The law punishes only those who are responsible for their actions, and in a world of countless uncontrollable causes of aggression or lawlessness, few will have to account for their behavior. As a further extension of these ideas, some began challenging society’s moral authority to hold many of our less fortunate citizens responsible for their harmful acts. Punishment is an expression of society’s disapproval or reprobation. In other words, punishment is a way of directing society’s moral indignation toward persons responsible for violating its rules.
Critics insisted, though, that an individual’s harmful conduct is not the only relevant factor in determining whether punishment is morally justified. The individual’s conduct must be judged in relation to how society has acted toward that individual in the past.
Once our legal system accepted the general premise that social conditions and upbringing could be excuses for harmful conduct, the range of causes that might prevent society from holding anyone accountable for his actions became potentially limitless.
Do we punish the drunk driver who has a family history of alcoholism? A bigoted employer reared in the segregationist environment, who was taught that blacks are inferior? The fraudulent and manipulative businessman who was raised in a poor family and who had never experienced the good life? The abusive father or husband who was the object of similar mistreatment as a child? A thief or drug pusher who was raised in a dysfunctional family and who received a poor education?
Which of these individuals, if any, should be excused for their conduct? Can we really distinguish among them in a principled way?
An effective criminal justice system – one that holds people accountable for harmful conduct – simply cannot be sustained under conditions where there are boundless excuses for violent behavior and no moral authority for the state to punish.
If people know that they are not going to be held accountable because of a myriad of excuses, how will our society be able to influence behavior and provide incentives to follow the law? How can we teach future generations right from wrong if the idea of criminal responsibility is riddled with exceptions and our governing institutions and courts lack the moral self-confidence?

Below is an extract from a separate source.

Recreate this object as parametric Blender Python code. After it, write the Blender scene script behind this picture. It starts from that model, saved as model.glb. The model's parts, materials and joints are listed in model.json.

Lenient Standards Cause New State of Dependency
A system that does not hold individuals accountable for their harmful acts treats them as less than full citizens. There may be a hard lesson here: In the face of injustice on the part of society, it is natural and easy to demand recompense or a dispensation from conventional norms. But all too often, doing so involves the individual’s accepting diminished responsibility for his future.
It also bears noting that contemporary efforts to rehabilitate criminals will never work in a system that often neglects to assign blame to individuals for their harmful acts. How can we encourage criminals not to return to crime if our justice system fosters the idea that it is the society that has perpetuated racism and poverty – not the individual who engaged in harmful conduct – that society is to blame for aggression and crime, and thus, in greatest need of rehabilitation and reform?
Let me close by observing that the transformation of the criminal justice system has had and will continue to have its greatest impact in our urban areas. It is there that modern excuses for criminal behavior abound – poverty, substandard education, faltering families, unemployment, a lack of respect for authority because of deep feelings of oppression.
I have no doubt that the rights revolution had a noble purpose: to stop society from treating blacks, the poor, and others – many of whom today occupy our urban areas – as if they were invisible, not worthy of attention. But the revolution missed a larger point by merely changing their status from invisible to victimized. Minorities and the poor are humans capable of dignity as well as shame, folly as well as success. We should be treated as such.